Living in an ever-evolving digital era – one where the Covid-19 pandemic currently looms large – organisations are being challenged in how they access their applications and enable remote working. To seamlessly respond and cater to this escalating business need, as well as the storage, management and retrieval of a massively growing amount of data, companies are increasingly turning to hyperscale computing.
Hyperscale offers the ability for organisations to consume large amounts of compute, infrastructure, and applications quickly and easily, enabling them to get the most out of the exponential world we live and work in. This is how the future will be structured.
An enterprise’s IT infrastructure is comprised of computing power and connectivity, in addition to data storage. And like the enterprise itself, it has a natural tendency to become distributed. This already became evident in the early days of cloud, where we saw a boom of hosting companies, and we have seen the shift as more consolidation has happened over the years, giving birth to the multitenant cloud environments that we see today.
Hyperscale allows IT to be delivered as a utility served by giant technology companies, offering a number of benefits to the companies looking to access the efficiencies and cost benefits of scaling at speed. However, many companies will find that hyperscale is not necessarily right for their entire environment, which is why we have seen the birth of multi-cloud over the past few years.
Some applications are best suited to hyperscale, while others – usually legacy applications – work better in private cloud configurations. That means that traditional data centres are not going to go away, despite the fact that organisations are aware of the benefits of moving into hyperscale.
Cloud management platforms are therefore arguably one of the most important investments a company can make, enabling them to bridge these two worlds by providing visibility across all applications and infrastructure. However, even with cloud management platforms in place, many organisations don’t have the in-house skills and expertise they need to ensure that they are getting the most out of their investments.

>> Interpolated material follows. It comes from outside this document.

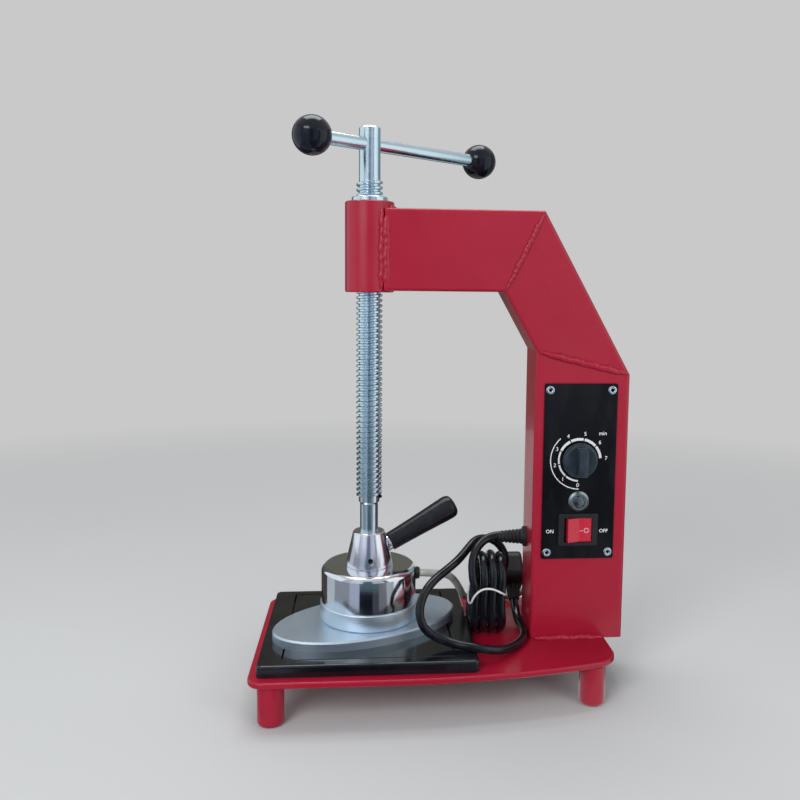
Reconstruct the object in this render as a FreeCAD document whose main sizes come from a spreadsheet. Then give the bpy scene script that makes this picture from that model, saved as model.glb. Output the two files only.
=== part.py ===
import FreeCAD, Part
import Sketcher
import math
import os
from FreeCAD import Placement, Rotation, Vector

# Tire vulcanizing press: a screw press whose heated sole patches a tyre against a pad.
# Millimetres. X runs from the press screw to the column, Y away from the operator, Z up.
# The origin is on the screw axis, at the floor.

doc = FreeCAD.newDocument("vulcanizing_press")
sheet = doc.addObject("Spreadsheet::Sheet", "Sizes")


class Dim:
    """A size with its number and the same formula in terms of the sheet's cells."""

    def __init__(self, value, text):
        self.value = value
        self.text = text

    @staticmethod
    def of(other):
        return other if isinstance(other, Dim) else Dim(float(other), "%.6g" % other)

    def __add__(self, other):
        other = Dim.of(other)
        return Dim(self.value + other.value, "(%s + %s)" % (self.text, other.text))

    def __sub__(self, other):
        other = Dim.of(other)
        return Dim(self.value - other.value, "(%s - %s)" % (self.text, other.text))

    def __mul__(self, other):
        other = Dim.of(other)
        return Dim(self.value * other.value, "(%s * %s)" % (self.text, other.text))

    def __truediv__(self, other):
        other = Dim.of(other)
        return Dim(self.value / other.value, "(%s / %s)" % (self.text, other.text))

    def __neg__(self):
        return Dim(-self.value, "(0 - %s)" % self.text)

    __radd__ = __add__
    __rmul__ = __mul__

    def __rsub__(self, other):
        return Dim.of(other) - self

    def __float__(self):
        return self.value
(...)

Service providers are having to evolve alongside their customers. The days of taking from weeks to months to deploy or update basic virtual machine provisioning services are no longer acceptable in a hyperscale cloud world where a credit card and a few buttons clicked by the end customer can have a range of sophisticated services deployed in minutes. Ironically, due to the scale of workloads under management, many service providers are facing the same issues that their customers have traditionally faced – how to leverage efficacy at the network, compute and storage layers and provide a consistent quality of service in a timely fashion, with minimal manual intervention.
This has given rise to next-generation service providers that have the skills and expertise to enable the automation and autoscaling of services. Next-generation managed services offer far more than mere provisioning. Next-gen service providers design, architect, and automate the cloud environment based on an intimate understanding of the landscape within the organisation.
The launch of a local AWS region has brought the attention of South African companies to the benefits of a hyperscale world, and even though many of them are not ready to move everything, conversations have started to change. Unfortunately, many companies remain “box-huggers” and are reluctant to move their investments from hardware to services, but as hyperscale awareness grows, this will slowly change.
Conversations are shifting from traditional CAPEX considerations to a focus on applications. In the future, these conversations will shift from SLA’s and solutions focused on infrastructure to discussions around software and architectural design around how to better enable applications. As businesses
start looking at how to enter the brave new world of hyperscale cloud, they will start looking at the underpinning services that enable their enterprise, rather than the feeds and speeds they traditionally focused on.